Failure	Impact	Mitigation
Flink crash	Updates stop; Redis expires → fallback 1.0	Checkpoint + fast restart; TTL avoids indefinite stale values
Redis primary failure	Serving unavailable briefly	Auto-failover; safe fallback to 1.0 during failover
Kafka lag	Supply/demand delayed	Lag monitoring; scale consumers; alert thresholds tied to SLA
Location spoofing	Fake supply suppresses surge	Validation (speed sanity), auth, anomaly detection
Demand spike	Surge slow if windows too coarse	10s slide detects within ~10–20s; can trigger on threshold breach

Step 9: Trade-offs to Articulate

Trade-off 1: Zone granularity (H3 resolution 7 vs 9)
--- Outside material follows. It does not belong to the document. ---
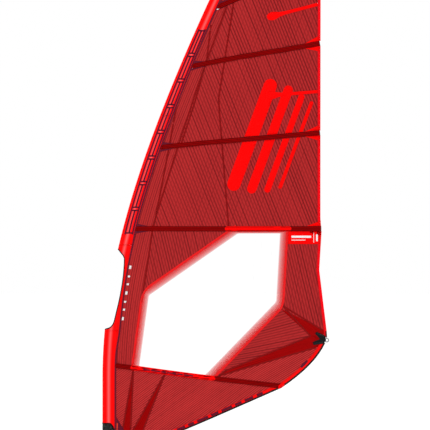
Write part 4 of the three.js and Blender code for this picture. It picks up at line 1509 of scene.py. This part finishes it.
CLEW_STRAPS = (
    metres((1634, 1002), (1647, 1016), (1709, 988), (1713, 972), (1672, 985)),
    metres((1615, 935), (1623, 913), (1695, 923), (1709, 940), (1662, 936)),
)
CLEW_STITCHES = (
    metres((1643, 1003), (1649, 1009), (1700, 986), (1703, 979), (1643, 1003)),
    metres((1624, 931), (1628, 920), (1691, 928), (1699, 936), (1624, 931)),
    metres((1643, 1003), (1700, 986)), metres((1628, 920), (1699, 936)),
)
CLEW_OUTLINE = metres(
    (1634, 1002), (1647, 1016), (1709, 987), (1714, 972), (1719.5, 955), (1719.5, 947), (1710, 936),
    (1695, 923), (1623, 913), (1615, 935), (1674, 959))


def on_clew_strap(side, lift):
    """The webbing rises from the cloth to pass over the ring."""
    def place(x, z):
        near = 1 - smooth((math.dist((x, z), CLEW) - 0.032) / 0.028)
        return x, side * (0.001 + near * 0.0025 + lift), z

    return place


def inset_box(outline, share):
    """A smaller copy of an outline about its middle."""
    x0 = sum(x for x, _ in outline) / len(outline)
    z0 = sum(z for _, z in outline) / len(outline)
    return [(x0 + (x - x0) * share, z0 + (z - z0) * share) for x, z in outline]


class SAIL_OT_clew(bpy.types.Operator):
    """Makes the clew's webbing straps and finishes the ring"""
    bl_idname = "sail.clew"
    bl_label = "Clew"

    def execute(self, context):
        shell = Shell()
        shell.stick(flat_from(CLEW_OUTLINE, 0.006), on_clew_strap, *LAYERS["strap"])
        loop = flat_from(metres((1717.4, 948), (1719.4, 948), (1719.4, 954), (1717.4, 954)), None)
        shell.lay(loop, lambda x, z: (x, -0.0048, z), lambda x, z: (x, 0.0048, z))
        for strap in CLEW_STRAPS:
            shell.stick(flat_from(inset_box(strap, 0.82), 0.006), on_clew_strap, *LAYERS["second_strap"])
        shell.made("clew_webbing_straps", look_of("black_webbing"), "webbing", replaces=["clew_webbing"])
        strap = Shell()
        up = metres((1716, 972), (1727, 972), (1724, 1021), (1715, 1021))
        strap.stick(flat_from(up, 0.01), on_cloth, *LAYERS["leech_strap"])
        strap.made("leech_strap", look_of("black_webbing"), "webbing")
        stitches = Shell()
        for line in CLEW_STITCHES:
            stitches.stitch(line, on_clew_strap, *STITCHING["clew"])
        stitches.made("clew_stitching", look_of("black_thread"), "webbing")
        dress("clew_ring", "steel")
        return {"FINISHED"}


TAB = metres((87, 250), (95, 250), (97, 304), (88, 304))
TACK_STITCHES = (
    metres((65, 84), (110, 160), (128, 147), (86, 80), (65, 84)), metres((90, 124), (126, 146)),
    metres((107, 114), (110, 158)),
)
TACK_STRAP = metres((38, 47.5), (66, 47.5), (67, 61), (88, 76), (134, 148), (106, 168), (58, 82), (42, 60))


def on_tack_strap(side, lift):
    """The webbing closes in on the cloth above the block."""
    def place(x, z):
        spread = 0.0036 * (1 - smooth((x - 0.07) / 0.03))
        return x, sail_y(x, z) + side * (0.0014 + spread + lift), z

    return place


class SAIL_OT_tack(bpy.types.Operator):
    """Makes the tack's webbing and finishes the pulley block, its pin and the sheaves"""
    bl_idname = "sail.tack"
    bl_label = "Tack"

    def execute(self, context):
        shell = Shell()
        shell.stick(flat_from(TACK_STRAP, 0.008), on_tack_strap, *LAYERS["strap"])
        loop = flat_from(metres((38, 47.5), (66, 47.5), (66, 49.5), (38, 49.5)), 0.008)
        shell.lay(loop, lambda x, z: (x, -0.0064, z), lambda x, z: (x, 0.0064, z))
        shell.made("tack_webbing_strap", look_of("black_webbing"), "webbing", replaces=["tack_webbing"])
        stitches = Shell()
        for line in TACK_STITCHES:
            stitches.stitch(line, on_tack_strap, *STITCHING["tack"])
        stitches.made("tack_stitching", look_of("black_thread"), "webbing")
        dress("pulley_block", "black_plastic")
        dress("sheave_pin", "steel")
        for number in (1, 2, 3):
            dress(f"sheave_{number}", "sheave_plastic")
        tongue = metres((40, 120), (78.2, 120), (78.2, 236)) + [
            (x - 0.0008, z - 0.0012) for x, z in TACK_CURVE[2:9]]
        dark = Shell().lay(flat_from(tongue, 0.02), lambda x, z: (x, -0.001, z), lambda x, z: (x, 0.001, z))
        dark.made("fairing_tongue", look_of("fairing_pad"), "fairing_pad")
        tab = Shell().stick(flat_from(TAB), on_cloth, *LAYERS["tab"])
        tab.made("orange_tab", look_of("orange_tab"), "patch_cloth")
        return {"FINISHED"}


FAIRING = (0.084, 0.304)
FAIRING_WALL = 0.005
FAIRING_AFT = 0.05
FLAP_SPLIT = 0.004


def fairing_top(x):
    """Height of the fairing's upper edge at a distance aft."""
    line = [(-0.09, 0.304)] + bezier((0.028, 0.304), (0.054, 0.304), (0.074, 0.236), 8)
    for (x0, z0), (x1, z1) in zip(line, line[1:]):
        if x <= x1:
            return z0 + (z1 - z0) * (x - x0) / (x1 - x0) - 0.0012
    return 0.236


def pad_grid(arc, rows=26):
    """Outer and inner points of a pad whose edges are rounded thin."""
    outer, inner = [], []
    count = len(arc) - 1
    for r in range(rows + 1):
        rings = ([], [])
        for k, (x, y, nx, ny) in enumerate(arc):
            z = FAIRING[0] + (fairing_top(x) - FAIRING[0]) * r / rows
            edge = min(r, rows - r) / rows * (FAIRING[1] - FAIRING[0])
            side = min(k, count - k) / count * 0.11
            plump = math.sqrt(min(1.0, (min(edge, side) + 0.0004) / 0.008))
            ribs = 0.0006 * math.cos(2 * math.pi * (z - 0.09) / 0.036) * plump
            for ring, depth in zip(rings, (FAIRING_WALL * (0.5 - 0.5 * plump) - min(0.0, ribs),
                                           FAIRING_WALL * (0.5 + 0.5 * plump) - 0.0002)):
                ring.append((x - nx * depth, y - ny * depth, z))
        outer.append(rings[0])
        inner.append(rings[1])
    return outer, inner


def fairing_arc(start, end, count):
    """Points and normals round the mast-foot section, from one place to another; each place is (x, side)."""
    def angle(x, side):
        s = x - LUFF_X
        return side * (math.acos((NOSE - s) / NOSE) if s < NOSE else math.pi / 2 + (s - NOSE) / NOSE)

    a, b = angle(*start), angle(*end)
    arc = []
    for k in range(count + 1):
        turn = a + (b - a) * k / count
        side = 1 if turn > 0 else -1
        if abs(turn) <= math.pi / 2:
            s, half = NOSE - NOSE * math.cos(turn), NOSE * math.sin(abs(turn))
        else:
            s = NOSE + (abs(turn) - math.pi / 2) * NOSE
            half = sleeve_half(LUFF_X + s, 0.0)
        round_part = s < TANGENT[0]
        normal = Vector((s - NOSE, side * half)).normalized() if round_part else Vector((0.35, side * 0.937))
        arc.append((LUFF_X + s, side * half, normal.x, normal.y))
    return arc


class SAIL_OT_fairing(bpy.types.Operator):
    """Makes the padded mast-foot fairing and its flap"""
    bl_idname = "sail.fairing"
    bl_label = "Mast-foot fairing"

    def execute(self, context):
        self.pad("tack_fairing", fairing_arc((FAIRING_AFT, -1), (FLAP_SPLIT - 0.0006, 1), 48), "sail")
        self.pad("tack_flap", fairing_arc((FLAP_SPLIT + 0.0006, 1), (FAIRING_AFT, 1), 24), "flap")
        return {"FINISHED"}

    def pad(self, node, arc, body):
        outer, inner = pad_grid(arc)
        shell = Shell()
        columns, rows = len(arc), len(outer)
        a = shell.loft(outer, closed=False)
        b = shell.loft(inner, closed=False, flip=True)
        round_edge = (list(range(columns)) + [r * columns + columns - 1 for r in range(1, rows)]
                      + [(rows - 1) * columns + k for k in range(columns - 2, -1, -1)]
                      + [r * columns for r in range(rows - 2, 0, -1)])
        for i, j in zip(round_edge, round_edge[1:] + round_edge[:1]):
            shell.face([a + j, a + i, b + i, b + j])
        piece = shell.made(f"{node}_pad", look_of("fairing_pad"), "fairing_pad", body, [node], tidy=True)


class SAIL_OT_head(bpy.types.Operator):
    """Finishes the cap at the top of the sleeve"""
    bl_idname = "sail.head"
    bl_label = "Head cap"

    def execute(self, context):
        dress("head_cap", "black_plastic")
        return {"FINISHED"}


FLOOR_RADIUS, FLOOR_SIDES, FLOOR_Z = 30, 64, -0.0005
CAMERA_PLACE = (0.854, -13.975, 1.927)
CAMERA_LENS, CAMERA_SENSOR = 150, 36  # in millimetres
LIGHT_AIM = (0.8, 0, 2.0)


class SAIL_OT_studio(bpy.types.Operator):
    """Makes the floor, the lights and the camera"""
    bl_idname = "sail.studio"
    bl_label = "Studio"

    def execute(self, context):
        settings = context.scene.sail_studio
        self.floor(settings.floor)
        world = bpy.data.worlds.new("studio")
        world.use_nodes = True
        background = world.node_tree.nodes["Background"]
        background.inputs["Color"].default_value = (1, 1, 1, 1)
        background.inputs["Strength"].default_value = settings.world
        context.scene.world = world
        self.light("key", (-4.5, -7.5, 6.5), 3.2, settings.key)
        self.light("rear", (-4.0, 6.5, 5.0), 3.0, settings.rim)
        lens = bpy.data.cameras.new("camera")
        lens.lens, lens.sensor_width = CAMERA_LENS, CAMERA_SENSOR
        lens.clip_end = 100
        camera = bpy.data.objects.new("camera", lens)
        camera.location = CAMERA_PLACE
        camera.rotation_euler = (math.pi / 2, 0, 0)
        context.scene.collection.objects.link(camera)
        context.scene.camera = camera
        context.scene.view_settings.view_transform = "Standard"
        return {"FINISHED"}

    def floor(self, colour):
        look = Look("studio_floor")
        shade = look.noise(1.2, 3.0)
        pale = tuple(colour)
        tinted = look.mix(shade * 0.1, pale, tuple(value * 0.97 for value in pale))
        mesh = bpy.data.meshes.new("studio_floor")
        turns = [2 * math.pi * k / FLOOR_SIDES for k in range(FLOOR_SIDES)]
        rim = [(FLOOR_RADIUS * math.cos(t), FLOOR_RADIUS * math.sin(t), FLOOR_Z) for t in turns]
        mesh.from_pydata(rim, [], [tuple(range(FLOOR_SIDES))])
        glow = {"Emission Color": (1, 1, 1, 1), "Emission Strength": 0.13, "Specular IOR Level": 0.1}
        mesh.materials.append(look.finish(tinted, look.clamp(0.8 + shade * 0.1), fixed=glow))
        floor = bpy.data.objects.new("studio_floor", mesh)
        bpy.context.scene.collection.objects.link(floor)

    def light(self, name, place, width, power):
        lamp = bpy.data.lights.new(name, "AREA")
        lamp.shape, lamp.size, lamp.energy = "SQUARE", width, power
        piece = bpy.data.objects.new(name, lamp)
        piece.location = place
        aim = Vector(LIGHT_AIM) - Vector(place)
        piece.rotation_euler = aim.to_track_quat("-Z", "Y").to_euler()
        bpy.context.scene.collection.objects.link(piece)


OPERATORS = (
    SAIL_OT_studio, SAIL_OT_sleeve, SAIL_OT_panels, SAIL_OT_window, SAIL_OT_edges, SAIL_OT_pockets,
    SAIL_OT_battens, SAIL_OT_seams, SAIL_OT_prints, SAIL_OT_clew, SAIL_OT_tack, SAIL_OT_fairing, SAIL_OT_head,
)


class SAIL_PT_sidebar(bpy.types.Panel):
    """Lists the sail's settings and the operators that make its pieces"""
    bl_idname = "SAIL_PT_sidebar"
    bl_label = "Windsurf sail"
    bl_space_type = "VIEW_3D"
    bl_region_type = "UI"
    bl_category = "Sail"

    def draw(self, context):
        layout = self.layout
        for group in (context.scene.sail_sizes, context.scene.sail_colours, context.scene.sail_studio):
            box = layout.box()
            for name in group.__annotations__:
                box.prop(group, name)
        for operator in OPERATORS:
            layout.operator(operator.bl_idname)


CLASSES = (SailSizes, SailColours, StudioSettings, *OPERATORS, SAIL_PT_sidebar)
GROUPS = {"sail_sizes": SailSizes, "sail_colours": SailColours, "sail_studio": StudioSettings}


def register():
    for each in CLASSES:
        bpy.utils.register_class(each)
    for name, group in GROUPS.items():
        setattr(bpy.types.Scene, name, PointerProperty(type=group))


def unregister():
    for name in GROUPS:
        delattr(bpy.types.Scene, name)
    for each in reversed(CLASSES):
        bpy.utils.unregister_class(each)


def main():
    register()
    for operator in OPERATORS:
        group, name = operator.bl_idname.split(".")
        getattr(getattr(bpy.ops, group), name)()


if __name__ == "__main__":
    main()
Res 7: statistically meaningful counts per zone for ratio
Res 9: too sparse (many zones with 0–1 drivers), noisy ratios
Use Res 7 for surge; Res 9 for ETA/matching

Trade-off 2: 2-minute vs 5-minute windows

Too short (e.g., 30s): noisy, false surges
Too long (5m): slow reaction
2m is practical balance; 10s slide meets SLA

Trade-off 3: Redis TTL

TTL avoids stale surge persisting during pipeline failures
TTL=120s caps worst-case staleness before fallback

Interview Questions

Q1: New Year’s Eve spike (50K requests in 60s downtown). What happens?

Model answer:

Burst lands in Kafka by zone partitions.
Flink sliding windows reflect spike within 10–20 seconds.
Redis updates multipliers within 30 seconds of onset.
Neighbor smoothing avoids jarring boundaries and helps nearby zones transition.
Incentive loop: surge draws drivers; higher prices ration demand.

Q2: Drivers game surge by waiting outside zones then moving in. Detect?